Independence (from thought) Day

The Fourth of July was truly a harrowing experience for me.
I generally don’t care for crowds. I’ve been around too many mad mobs to know you never turn your back on one. There’s no accountability. It’s a big stupid animal with no morals or personal regrets.
So not only is everyone crowded together on this most special of holidays they’re all infected with the Independence Day spirit. It’s a second cousin to Senioritis. The air is sparkling with it. Much like Halloween, it’s one of those public holidays that come with a lampshade squarely on their head.
In short, everyone has an excuse to cut loose.
Oh, and did I mention there were no fireworks in town this year? Apparently no one stepped up to collect funds.
The general consensus of the populace was less than favorable.
I think if people don’t get to see things blow up for long enough they start loosing their minds.
Yesterday was one of those times.
It started at the Safeway at around 10 a.m. I should have figured this would be the exact same time at least one representative from each gathering in town would think to pick up a few quick items at exactly this time.
People were frantic. I used the shopping cart in front of me for protection. We were nearly crushed several times and not even in the middle of the aisle. There was no escape. Nowhere of was safe. People were everywhere. Upon further reflection I thought of it in terms of the Maxis computer game SimAnt that I played in junior high.
The ant tunnels were out of control.
The last straw was the gigantic woman pushing one of those cart/toy car combinations which people with more than, say, two children at the supermarket at once often take advantage of.
As we were checking out she got in line behind us and without taking her eyes off the tabloid magazine she had snatched off the rack, she pushed the contraption forward, almost running us over.
This happened at least two more times, each time the end result getting closer to contact. We couldn’t leave quickly enough.
Later on that night we had stopped by our friend’s birthday party. We made our way back across town and not two minutes after leaving the party a gigantic truck with its high beams on started tailing us hard. In front of us were two slow moving cars, so I couldn’t go any faster and the line in the middle of the two-lane road was double yellow. Then the truck started honking and weaving. I quickly turned right on the first side street I could find. As I looked over my shoulder I could see the truck illegally passing both cars, honking all the way. This so freaked the driver in front of us out that it ran him on the small shoulder for a few seconds before zooming away.
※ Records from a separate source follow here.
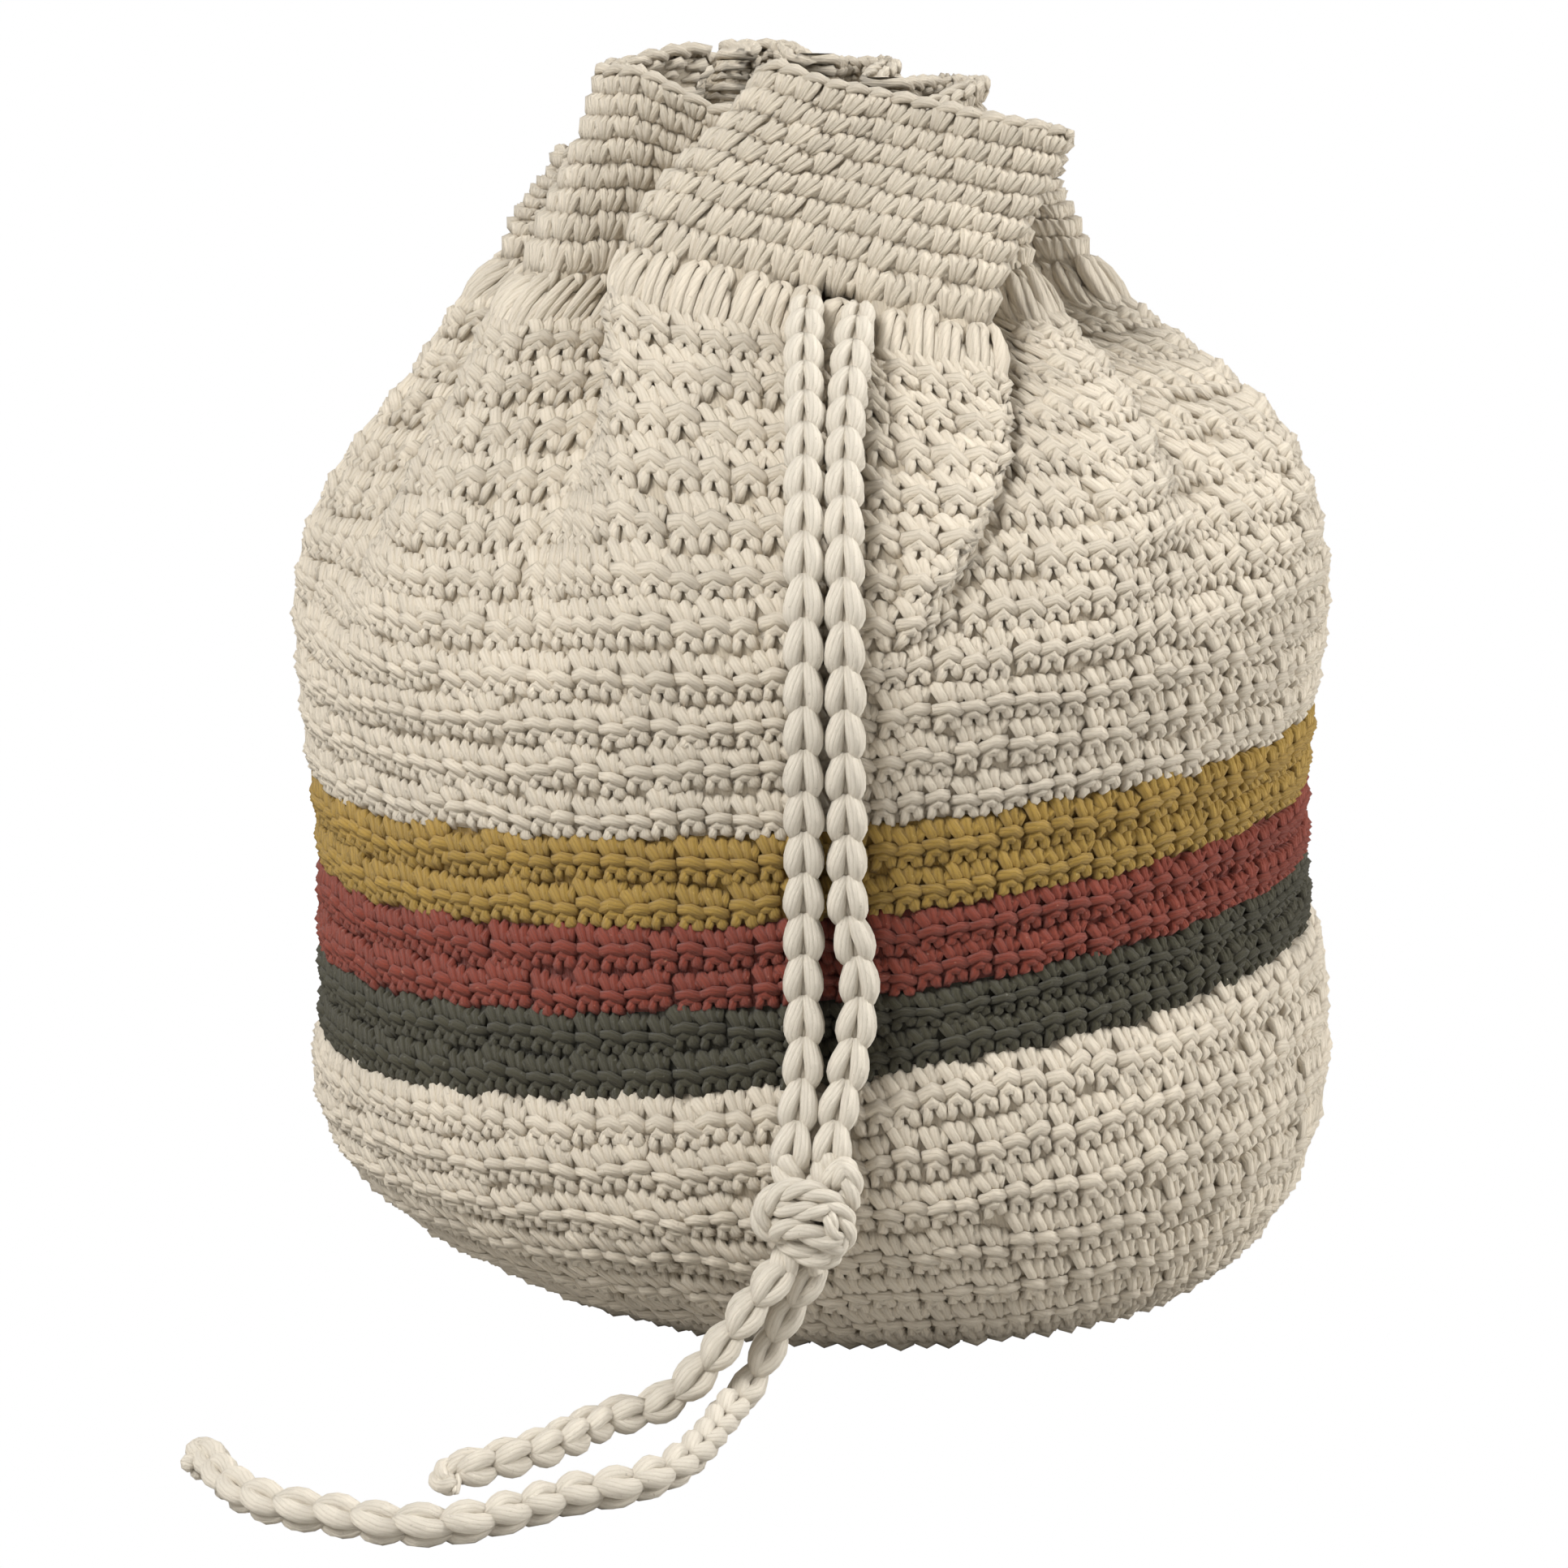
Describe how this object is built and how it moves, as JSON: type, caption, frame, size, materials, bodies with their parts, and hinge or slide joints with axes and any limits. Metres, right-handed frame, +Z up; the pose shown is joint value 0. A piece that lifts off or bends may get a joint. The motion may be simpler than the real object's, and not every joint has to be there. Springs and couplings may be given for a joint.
{
  "type": "crocheted drawstring bag",
  "caption": "Crocheted cotton bucket bag with a round base, coloured stripes and a neck gathered by a knotted crocheted cord.",
  "frame": {"origin": "on the flat underside of the base, below the middle of the bag's belly", "axes": "+Z up, -Y towards the front where the cord hangs, +X to the right seen from the front"},
  "size_m": [0.2548, 0.3345, 0.2896],
  "materials": {
    "natural_cotton": "matt crocheted cotton yarn, undyed",
    "mustard_cotton": "matt crocheted cotton yarn, mustard yellow",
    "terracotta_cotton": "matt crocheted cotton yarn, terracotta red",
    "grey_green_cotton": "matt crocheted cotton yarn, dark grey-green",
    "cord_cotton": "matt chain-crocheted cotton cord, undyed"
  },
  "bodies": {
    "root": {"lower_bag": "natural_cotton", "grey_green_band": "grey_green_cotton", "terracotta_band": "terracotta_cotton", "mustard_band": "mustard_cotton", "upper_wall": "natural_cotton", "drawstring_ring": "cord_cotton", "drawstring_left_run": "cord_cotton", "drawstring_right_run": "cord_cotton", "drawstring_knot": "cord_cotton", "short_tail": "cord_cotton", "long_tail": "cord_cotton"}
  },
  "joints": []
}
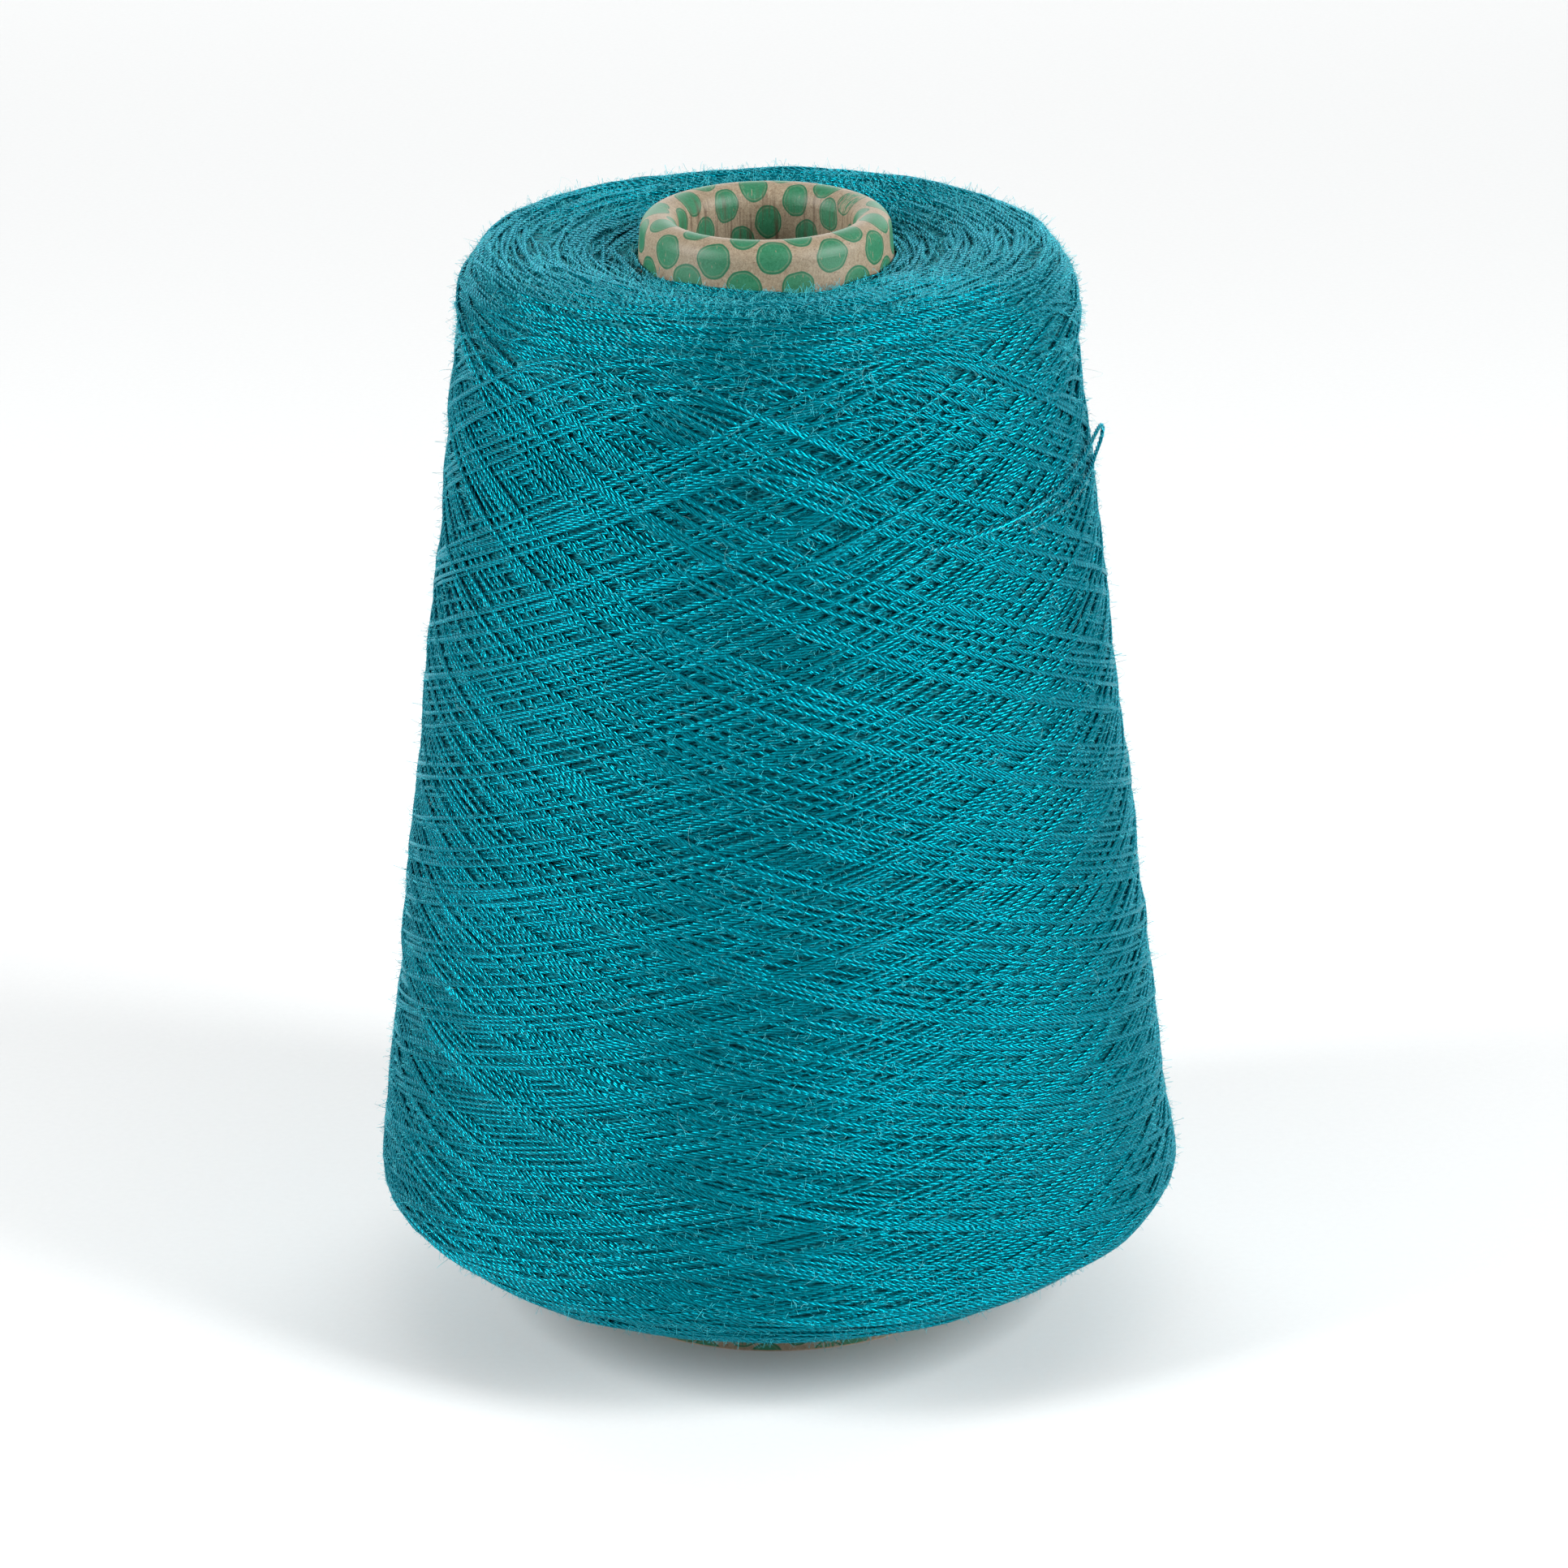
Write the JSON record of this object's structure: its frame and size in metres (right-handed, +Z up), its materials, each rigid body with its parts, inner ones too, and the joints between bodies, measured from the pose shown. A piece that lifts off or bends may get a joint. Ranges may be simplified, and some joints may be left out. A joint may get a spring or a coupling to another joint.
{
  "type": "yarn cone",
  "caption": "Tapered package of cross-wound twisted yarn on a hollow wound-paper cone with a rolled, dot-printed nose, standing on its wide end.",
  "frame": {"origin": "centre of the cone's wide end, on the surface that it stands on", "axes": "+Z up the cone's axis towards the rolled nose; -Y is the front, and the yarn's tucked outer end turns back at +X"},
  "size_m": [0.121, 0.121, 0.17],
  "materials": {
    "kraft_board": "matte",
    "printed_kraft_paper": "satin",
    "wound_yarn": "satin",
    "loose_yarn": "satin"
  },
  "bodies": {
    "root": {"cone_board": "kraft_board", "printed_wrap": "printed_kraft_paper", "yarn_package": "wound_yarn", "yarn_outer_end": "loose_yarn"}
  },
  "joints": []
}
We caught our breaths and decided to drive as carefully as possible the way back since there were obviously more than a few inebriated drivers out. We turned off at the first road we could when we got back to town. Just then an explosion of sparks and noise went off not 15 feet in front of the car. I looked over and saw a party of gigantic celebrants, many of which were small children. They had been throwing fireworks into the middle of the road. I rolled my window down and yelled at them. I didn’t wait around to hear their response for their foolishness.
So in short, Happy Birthday, America…I’m hiding from you for the rest of the weekend.